GOAL.
Take the data below and repeat it exactly.

DATA SHOWN.
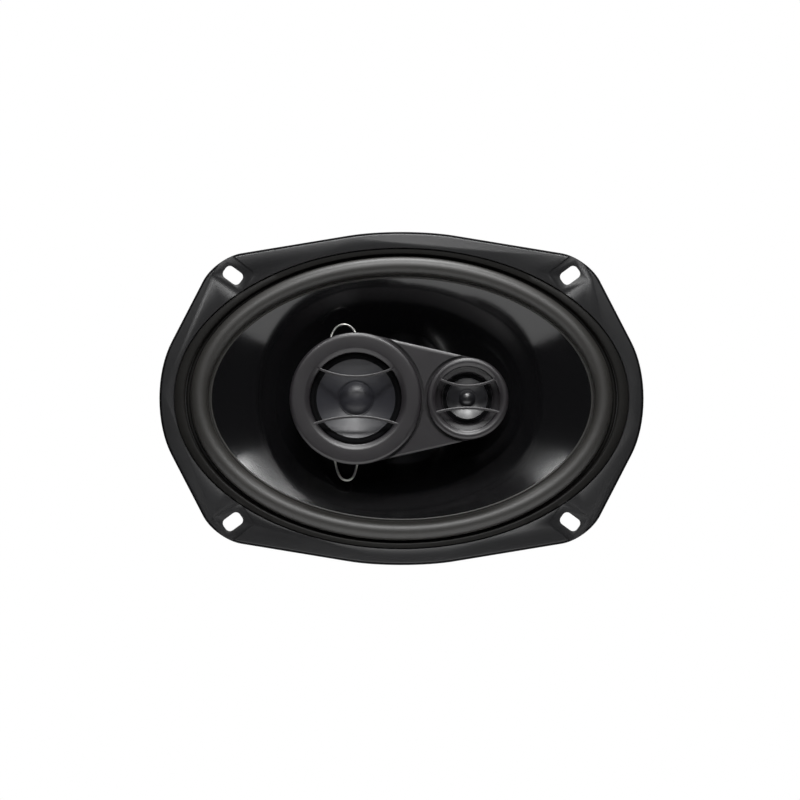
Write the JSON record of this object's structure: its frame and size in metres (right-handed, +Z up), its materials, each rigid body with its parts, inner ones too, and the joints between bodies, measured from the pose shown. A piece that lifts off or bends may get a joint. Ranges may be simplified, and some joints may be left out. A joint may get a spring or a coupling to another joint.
{
  "type": "coaxial car speaker",
  "caption": "Oval three-way coaxial car speaker with a slotted steel flange, glossy cone, and a pod across its front carrying a midrange and a tweeter.",
  "frame": {"origin": "on the speaker's axis, in the plane of the flange's rear face, where the speaker meets its panel", "axes": "+X to the right as seen from the front, along the oval's long axis; -Y forward, the way the speaker plays; +Z up"},
  "size_m": [0.236, 0.1019, 0.163],
  "materials": {
    "painted_steel": "semi-gloss black paint on pressed steel",
    "surround_rubber": "matt rubber, warm grey-black",
    "cone_gloss": "glossy black injection-moulded cone",
    "spider_cloth": "resin-stiffened woven cloth",
    "former_film": "heat-resistant amber film",
    "copper": "enamelled copper wire and braid",
    "felt": "black felt",
    "plated_steel": "zinc-plated machined steel",
    "ferrite": "ground ferrite",
    "pod_plastic": "satin black moulding",
    "paper_cone": "dark grey pressed paper",
    "dome_film": "glossy black film",
    "fibre_board": "brown phenolic board",
    "tinned_brass": "tinned brass",
    "bare_wire": "tinned wire",
    "insulation": "black insulation",
    "sleeve": "blue shrink sleeve"
  },
  "bodies": {
    "frame": {"basket_frame": "painted_steel", "woofer_surround": "surround_rubber", "spider": "spider_cloth", "top_plate": "plated_steel", "magnet": "ferrite", "t_yoke": "plated_steel", "centre_post": "plated_steel", "post_nut": "plated_steel", "top_plate_rivet_1": "plated_steel", "top_plate_rivet_2": "plated_steel", "top_plate_rivet_3": "plated_steel", "top_plate_rivet_4": "plated_steel", "terminal_board": "fibre_board", "board_rivet": "plated_steel", "positive_terminal": "tinned_brass", "positive_terminal_rivet": "plated_steel", "negative_terminal": "tinned_brass", "negative_terminal_rivet": "plated_steel", "tinsel_lead_positive": "copper", "tinsel_lead_negative": "copper", "pod_feed_wire_positive": "insulation", "pod_feed_wire_negative": "insulation", "midrange_lead_upper": "bare_wire", "midrange_lead_lower": "bare_wire", "pod_housing": "pod_plastic", "pod_faceplate": "pod_plastic", "midrange_bezel": "pod_plastic", "tweeter_bezel": "pod_plastic", "midrange_capacitor": "sleeve", "tweeter_capacitor": "sleeve", "midrange_frame": "pod_plastic", "midrange_surround": "surround_rubber", "midrange_spider": "spider_cloth", "midrange_top_plate": "plated_steel", "midrange_magnet": "ferrite", "midrange_yoke": "plated_steel", "tweeter_frame": "pod_plastic", "tweeter_surround": "dome_film", "tweeter_top_plate": "plated_steel", "tweeter_magnet": "ferrite", "tweeter_yoke": "plated_steel"},
    "woofer_diaphragm": {"woofer_cone": "cone_gloss", "voice_coil_former": "former_film", "voice_coil_winding": "copper", "dust_ring": "felt"},
    "midrange_diaphragm": {"midrange_cone": "paper_cone", "midrange_dust_cap": "paper_cone", "midrange_voice_coil": "copper"},
    "tweeter_diaphragm_body": {"tweeter_diaphragm": "dome_film", "tweeter_voice_coil": "copper"}
  },
  "joints": [
    {"name": "woofer_stroke", "type": "slide", "parent": "frame", "child": "woofer_diaphragm", "axis": [0, -1, 0], "range_m": [-0.005, 0.005], "stiffness_N_per_m": 2800, "deforming": ["woofer_surround", "spider", "tinsel_lead_positive", "tinsel_lead_negative"]},
    {"name": "midrange_stroke", "type": "slide", "parent": "frame", "child": "midrange_diaphragm", "axis": [0, -1, 0], "range_m": [-0.001, 0.001], "stiffness_N_per_m": 4000, "deforming": ["midrange_surround", "midrange_spider"]},
    {"name": "tweeter_stroke", "type": "slide", "parent": "frame", "child": "tweeter_diaphragm_body", "axis": [0, -1, 0], "range_m": [-0.0003, 0.0003], "stiffness_N_per_m": 5000, "deforming": ["tweeter_surround"]}
  ]
}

ANSWER TO THE TASK.
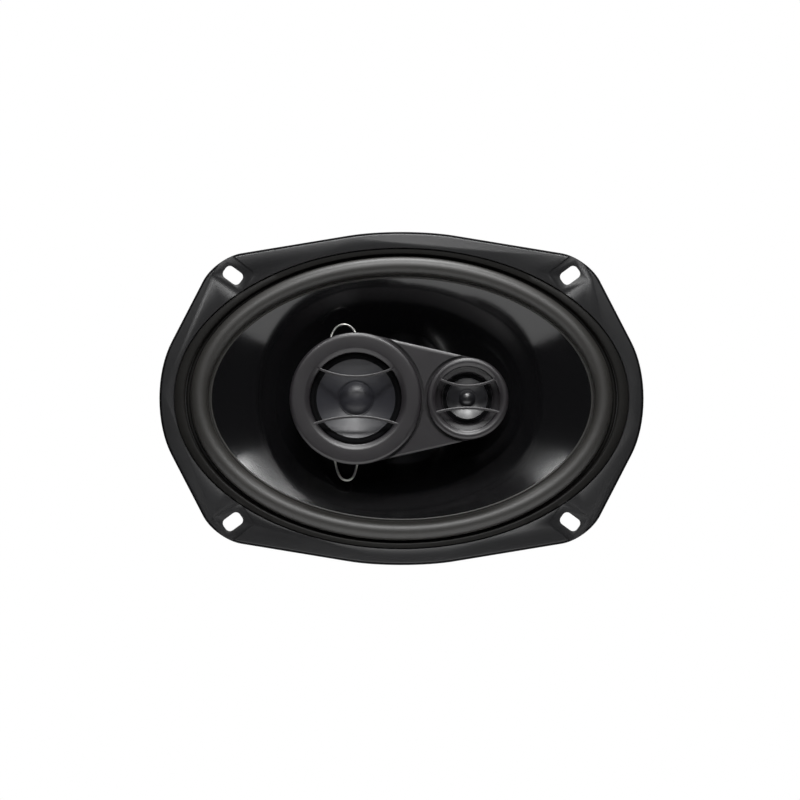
Write the JSON record of this object's structure: its frame and size in metres (right-handed, +Z up), its materials, each rigid body with its parts, inner ones too, and the joints between bodies, measured from the pose shown. A piece that lifts off or bends may get a joint. Ranges may be simplified, and some joints may be left out. A joint may get a spring or a coupling to another joint.
{
  "type": "coaxial car speaker",
  "caption": "Oval three-way coaxial car speaker with a slotted steel flange, glossy cone, and a pod across its front carrying a midrange and a tweeter.",
  "frame": {"origin": "on the speaker's axis, in the plane of the flange's rear face, where the speaker meets its panel", "axes": "+X to the right as seen from the front, along the oval's long axis; -Y forward, the way the speaker plays; +Z up"},
  "size_m": [0.236, 0.1019, 0.163],
  "materials": {
    "painted_steel": "semi-gloss black paint on pressed steel",
    "surround_rubber": "matt rubber, warm grey-black",
    "cone_gloss": "glossy black injection-moulded cone",
    "spider_cloth": "resin-stiffened woven cloth",
    "former_film": "heat-resistant amber film",
    "copper": "enamelled copper wire and braid",
    "felt": "black felt",
    "plated_steel": "zinc-plated machined steel",
    "ferrite": "ground ferrite",
    "pod_plastic": "satin black moulding",
    "paper_cone": "dark grey pressed paper",
    "dome_film": "glossy black film",
    "fibre_board": "brown phenolic board",
    "tinned_brass": "tinned brass",
    "bare_wire": "tinned wire",
    "insulation": "black insulation",
    "sleeve": "blue shrink sleeve"
  },
  "bodies": {
    "frame": {"basket_frame": "painted_steel", "woofer_surround": "surround_rubber", "spider": "spider_cloth", "top_plate": "plated_steel", "magnet": "ferrite", "t_yoke": "plated_steel", "centre_post": "plated_steel", "post_nut": "plated_steel", "top_plate_rivet_1": "plated_steel", "top_plate_rivet_2": "plated_steel", "top_plate_rivet_3": "plated_steel", "top_plate_rivet_4": "plated_steel", "terminal_board": "fibre_board", "board_rivet": "plated_steel", "positive_terminal": "tinned_brass", "positive_terminal_rivet": "plated_steel", "negative_terminal": "tinned_brass", "negative_terminal_rivet": "plated_steel", "tinsel_lead_positive": "copper", "tinsel_lead_negative": "copper", "pod_feed_wire_positive": "insulation", "pod_feed_wire_negative": "insulation", "midrange_lead_upper": "bare_wire", "midrange_lead_lower": "bare_wire", "pod_housing": "pod_plastic", "pod_faceplate": "pod_plastic", "midrange_bezel": "pod_plastic", "tweeter_bezel": "pod_plastic", "midrange_capacitor": "sleeve", "tweeter_capacitor": "sleeve", "midrange_frame": "pod_plastic", "midrange_surround": "surround_rubber", "midrange_spider": "spider_cloth", "midrange_top_plate": "plated_steel", "midrange_magnet": "ferrite", "midrange_yoke": "plated_steel", "tweeter_frame": "pod_plastic", "tweeter_surround": "dome_film", "tweeter_top_plate": "plated_steel", "tweeter_magnet": "ferrite", "tweeter_yoke": "plated_steel"},
    "woofer_diaphragm": {"woofer_cone": "cone_gloss", "voice_coil_former": "former_film", "voice_coil_winding": "copper", "dust_ring": "felt"},
    "midrange_diaphragm": {"midrange_cone": "paper_cone", "midrange_dust_cap": "paper_cone", "midrange_voice_coil": "copper"},
    "tweeter_diaphragm_body": {"tweeter_diaphragm": "dome_film", "tweeter_voice_coil": "copper"}
  },
  "joints": [
    {"name": "woofer_stroke", "type": "slide", "parent": "frame", "child": "woofer_diaphragm", "axis": [0, -1, 0], "range_m": [-0.005, 0.005], "stiffness_N_per_m": 2800, "deforming": ["woofer_surround", "spider", "tinsel_lead_positive", "tinsel_lead_negative"]},
    {"name": "midrange_stroke", "type": "slide", "parent": "frame", "child": "midrange_diaphragm", "axis": [0, -1, 0], "range_m": [-0.001, 0.001], "stiffness_N_per_m": 4000, "deforming": ["midrange_surround", "midrange_spider"]},
    {"name": "tweeter_stroke", "type": "slide", "parent": "frame", "child": "tweeter_diaphragm_body", "axis": [0, -1, 0], "range_m": [-0.0003, 0.0003], "stiffness_N_per_m": 5000, "deforming": ["tweeter_surround"]}
  ]
}